Great Expectations did very well in the ratings, bringing in around 6 million per night -- about a quarter of the viewing audience.
And speaking of GE, Jeremy Irvine offers a few thoughts about the coming bigscreen version in which he stars. I like his take on the character, especially when he touches on the theme of domestic violence. We often concentrate on the adult Pip's flaws and forget that Pip was an abused child, much like David Copperfield. (Not that this justifies everything he does, but it does help explain much of it.) I think that because there's so much dark humor in the depiction of Pip's childhood and so much earnestness in that of David Copperfield, and also because Pip turned out so poorly and David grew up into a much nicer person, we don't always note the similarities in their upbringing. At least, not that I've seen. It would be an interesting topic to explore sometime . . .
I was reading the Weekly Standard the other day and came across a mention of William Makepeace Thackeray's bicentennial, which was in July of this year. July 18, to be precise.
I felt a bit conscience-stricken.
While I've been up to my eyebrows in news about the coming Dickens bicentennial, I never even realized that 2011 was Thackeray's. That doesn't seem right, somehow. Thackeray was unquestionably a great novelist, and a friend of Dickens's to boot (very much an on-and-off friend, true, but still a friend in the final analysis). I can't help but think that Mr. Dickens himself would be sorry to see the man's bicentennial pass unnoticed. As columnist Anatoly Liberman writes, in a piece about Pendennis and David Copperfield, "Let us remember both, for both are great, and greatness is a commodity in short supply."
So I will take it upon myself, on behalf of all of us Dickensians here, to wish Mr. Thackeray a happy 200th!
BBC Radio 4's adaptation is reviewed here. And here, there are some good interviews with various actors, sound effects people, and the composer (along with a behind-the-scenes photo). If you ever wondered how one would make a noise like a guillotine, wonder no longer!
A couple of recent interviews by Dickens descendants:
Harry Lloyd -- currently playing Pip in Great Expectations -- talks about how much he enjoys both being a member of the Dickens family, and playing Dickensian roles. There's a photo of him in GE.
We've talked before about another well-known novelist in the family, Monica Dickens. Here, still another descendant who's a novelist, horror writer Mary Danby, talks about hearing her aunt Monica read A Christmas Carol when she (Mary) was a child.

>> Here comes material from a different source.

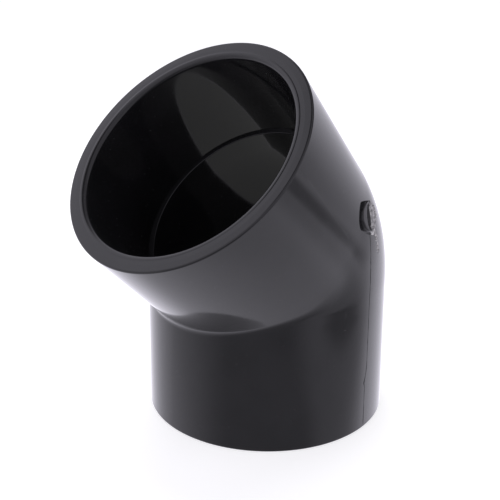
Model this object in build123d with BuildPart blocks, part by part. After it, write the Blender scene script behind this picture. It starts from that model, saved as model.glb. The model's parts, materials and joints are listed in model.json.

Fortunate British TV viewers will have lots of Dickens to watch this week. Spoof series Bleak Old Shop of Stuff starts tonight. And tomorrow night Great Expectations begins (here's a new interview with Gillian Anderson about that, by the way). We'd be happy to hear our British readers' thoughts on both programs!

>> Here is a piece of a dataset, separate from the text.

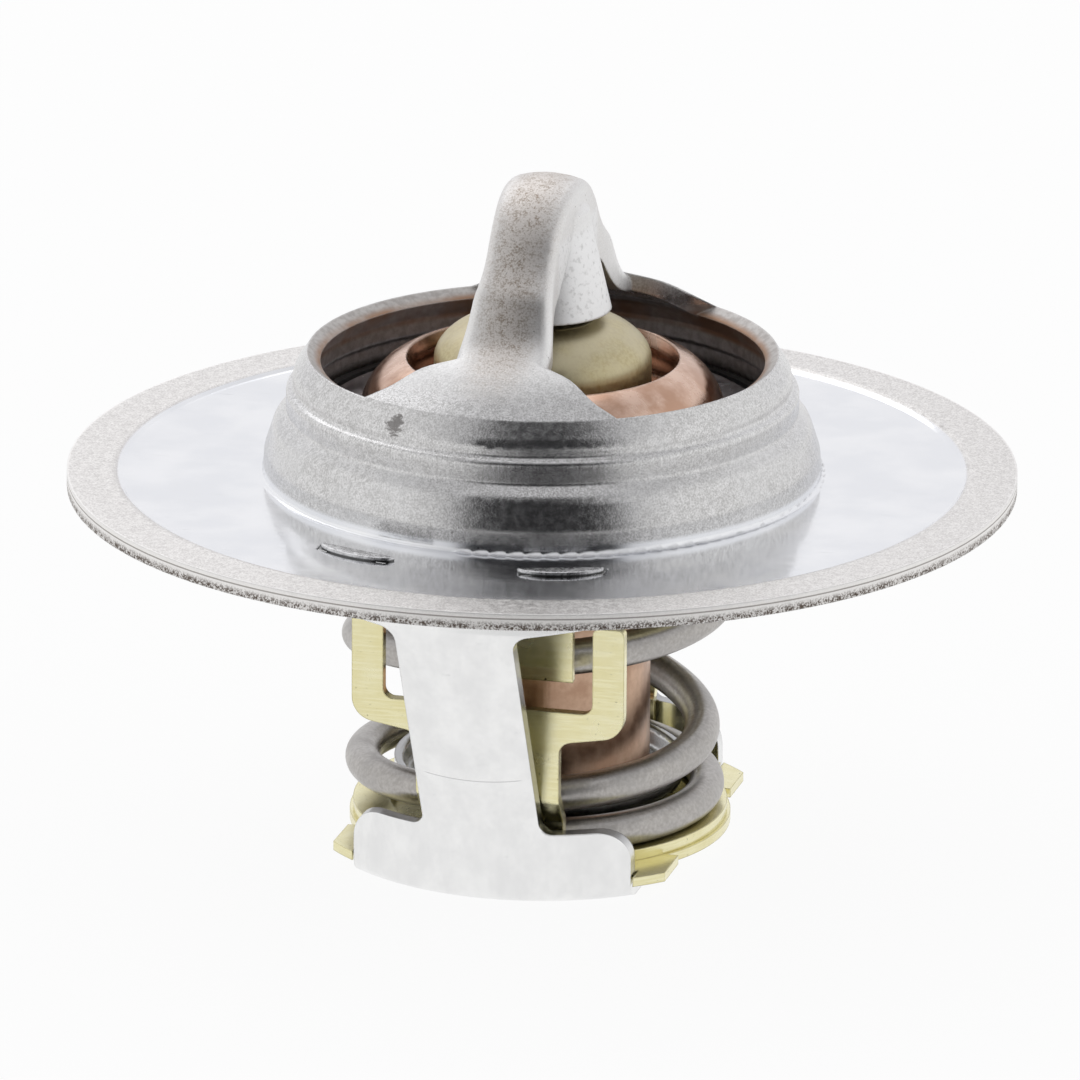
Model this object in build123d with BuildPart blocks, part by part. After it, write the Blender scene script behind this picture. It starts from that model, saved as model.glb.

Meanwhile, on this side of the pond, we have the final TCM Dickens night of the month. Tonight's offering is the six-hour Little Dorrit from 1988, which I once referred to as "Dickens on acid." If you're in the mood to have your mind boggled, tune in at 8 p.m. EST.

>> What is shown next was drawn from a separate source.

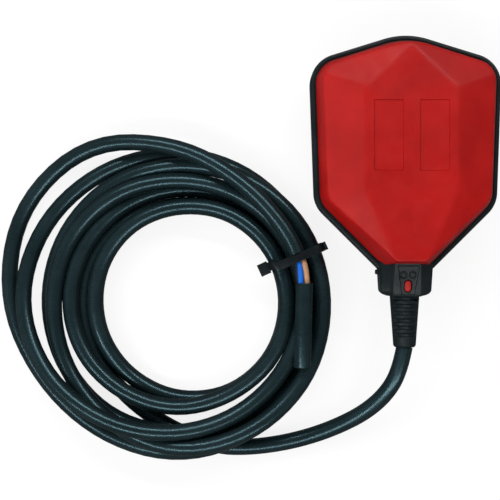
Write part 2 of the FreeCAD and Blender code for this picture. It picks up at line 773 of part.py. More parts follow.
def far_core_routes():
    """The routes of the three cores from the cut jacket, under the tie, to the end of the jacket slug."""
    routes = {}
    seat = coil_layers * cable_diameter
    axis_z = seat + slug_diameter / 2
    across = Vector(math.cos(math.radians(tie_angle)), math.sin(math.radians(tie_angle)), 0)
    for index, (name, angle) in enumerate((("black", 210), ("blue", 90), ("brown", 330))):
        side = core_circle * math.cos(math.radians(angle))
        z = axis_z + core_circle * math.sin(math.radians(angle))
        start = coil_point(tail_start_angle + 1, (tail_inner_radius + tail_outer_radius) / 2 + side, z)
        under = Vector(tie_x, tie_y, seat + core_diameter / 2 + core_lift)
        under += across * ((index - 1) * core_spread + core_shift)
        if name == "blue":
            under.z += core_stack
        enter = Vector(slug_x + side, slug_top_y + 1.0, z)
        stop = Vector(slug_x + side, slug_top_y - slug_length + 1.0, z)
        routes[name] = [tuple(start), tuple(under), tuple(enter), tuple(stop)]
    return routes


def far_conductors():
    """The copper strands inside the three cores at the stripped end."""
    coil = cable_coil()
    return [bent_rod(conductor_diameter, route, core_bend).cut(coil) for route in far_core_routes().values()]


def far_core(name):
    """The insulation of one core at the stripped end."""
    core = bent_rod(core_diameter, far_core_routes()[name], core_bend)
    return core.cut(far_conductors() + [cable_coil()])


def jacket_slug():
    """The cut length of jacket that is pulled along the cores and left on their ends."""
    z = coil_layers * cable_diameter + slug_diameter / 2
    slug = rod(slug_diameter, (slug_x, slug_top_y, z), (slug_x, slug_top_y - slug_length, z))
    bore = slug_diameter - 1.5
    return slug.cut(rod(bore, (slug_x, slug_top_y + 1, z), (slug_x, slug_top_y - slug_length - 1, z)))


nodes = {
    "upper_shell": upper_shell(),
    "lower_shell": lower_shell(),
    "seal_collar": seal_collar(),
    "cable_boot": cable_boot(),
    "cable_grommet": cable_grommet(),
    "cable_root": cable_root(),
    "cord_clamp": cord_clamp(),
    "clamp_screws": clamp_screws(),
    "ball_cage": ball_cage(),
    "cage_lid": cage_lid(),
    "steel_ball": steel_ball(),
    "switch_case": switch_case(),
    "switch_cover": switch_cover(),
    "lever_pin": lever_pin(),
    "switch_lever": switch_lever(),
    "switch_plunger": switch_plunger(),
    "terminal_common": terminal(-1),
    "terminal_nc": terminal(0),
    "terminal_no": terminal(1),
    "tail_blue": core_tail("blue"),
    "tail_brown": core_tail("brown"),
    "tail_black": core_tail("black"),
    "cable_lead": cable_lead(),
    "cable_coil": cable_coil(),
    "cable_tie": cable_tie(),
    "jacket_slug": jacket_slug(),
    "core_black": far_core("black"),
    "core_blue": far_core("blue"),
    "core_brown": far_core("brown"),
    "conductors": Part.makeCompound(far_conductors()),
}

print("ball joint", ball_travel, "lever lean", round(rest_lean, 4), round(free_lean, 4),
      "plunger travel", round(plunger_travel, 3), "hinge", hinge_x, hinge_y, mid_z)
os.makedirs("parts", exist_ok=True)
for name, shape in nodes.items():
    shape.exportStep(f"parts/{name}.step")
    print(name, shape.isValid(), len(shape.Solids), round(shape.Volume, 1))
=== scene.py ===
import json
import math

import bmesh
import bpy
from mathutils import Matrix, Vector

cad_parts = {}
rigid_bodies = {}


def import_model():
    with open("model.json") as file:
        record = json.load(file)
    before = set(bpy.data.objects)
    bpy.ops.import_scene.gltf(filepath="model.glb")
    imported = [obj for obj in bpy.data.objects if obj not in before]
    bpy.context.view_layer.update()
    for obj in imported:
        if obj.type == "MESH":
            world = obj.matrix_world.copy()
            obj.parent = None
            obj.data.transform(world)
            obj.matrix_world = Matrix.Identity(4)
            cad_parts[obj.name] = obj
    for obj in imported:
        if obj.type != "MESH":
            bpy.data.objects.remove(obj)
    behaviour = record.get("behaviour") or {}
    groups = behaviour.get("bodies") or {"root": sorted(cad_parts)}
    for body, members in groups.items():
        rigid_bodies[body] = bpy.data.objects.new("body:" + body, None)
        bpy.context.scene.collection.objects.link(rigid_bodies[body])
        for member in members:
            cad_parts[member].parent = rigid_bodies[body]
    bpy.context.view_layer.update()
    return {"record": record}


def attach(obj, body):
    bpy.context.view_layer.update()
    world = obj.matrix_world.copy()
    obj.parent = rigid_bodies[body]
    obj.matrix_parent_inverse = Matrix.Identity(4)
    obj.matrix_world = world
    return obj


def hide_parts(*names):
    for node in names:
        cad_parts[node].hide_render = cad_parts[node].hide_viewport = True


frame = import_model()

# Camera, found from the lean of the seam band and the width of the float
camera_place = Vector((-0.0665, -0.0249, 0.45675))
camera_lens = 72.9
camera_sensor = 36.0
camera_nearest = 0.01

# Cable
cable_diameter = 0.0072
boot_end = Vector((0.0, -0.06665, 0.02075))
lead_route = [
    (-0.0019, -0.0770, 0.0200),
    (-0.0072, -0.0873, 0.0170),
    (-0.0157, -0.0959, 0.0124),
    (-0.0269, -0.1026, 0.0083),
    (-0.0396, -0.1079, 0.0054),
    (-0.0535, -0.1115, 0.0039),
    (-0.0678, -0.1132, 0.0036),
    (-0.0820, -0.1128, 0.0036),
    (-0.1044, -0.1036, 0.0036),
]
coil_middle = Vector((-0.0985, -0.0471, 0.0072))
cut_angle = 21.7
cut_radius = 0.0562
cut_height = 0.018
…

The A.V. Clubreviews three versions of A Christmas Carol: the 1970 animated version with the voice of Alastair Sim, the 1984 adaptation with George C. Scott, and my childhood favorite Mickey's Christmas Carol. Reviewer Zack Handlen observes: "There’s a reason this story gets told again and again: It just makes sense, in a way that’s hard to pinpoint, the way some stories seem to have existed long before anyone ever thought to put them down in words." Meanwhile, the Los Angeles Times has a photo gallery of both film and stage Scrooges through the years.
The Guardian's John Mullan names Miss Wade from Little Dorrit one of the 10 best literary governesses. Um . . . define best.
Salvation Army volunteer John Garenkooper had the brilliant idea of dressing up as Dickens to collect donations.
Speaking of donations, here's another plug for our bicentennial charity fundraiser. If you're interested in participating, don't forget to get your page set up and start recruiting sponsors. The kickoff date for the readathon, January 1, is just a little more than a week away!
On a personal note, I had the good fortune of seeing Gerald Dickens perform A Christmas Carol again, for the third year in a row. (And got my picture taken with him for the third year in a row -- see below.) He signed my copy of A Tale of Two Cities this time; I told him I'm going to keep coming back until I have a complete set of Dickens novels signed by him! While at the Golden Goose store for the signing, I picked up this adorable Dickens Village figurine. I've never bought one of those before -- but a figurine of a Dickens booksigning for sale at a Dickens booksigning? It was just too perfect!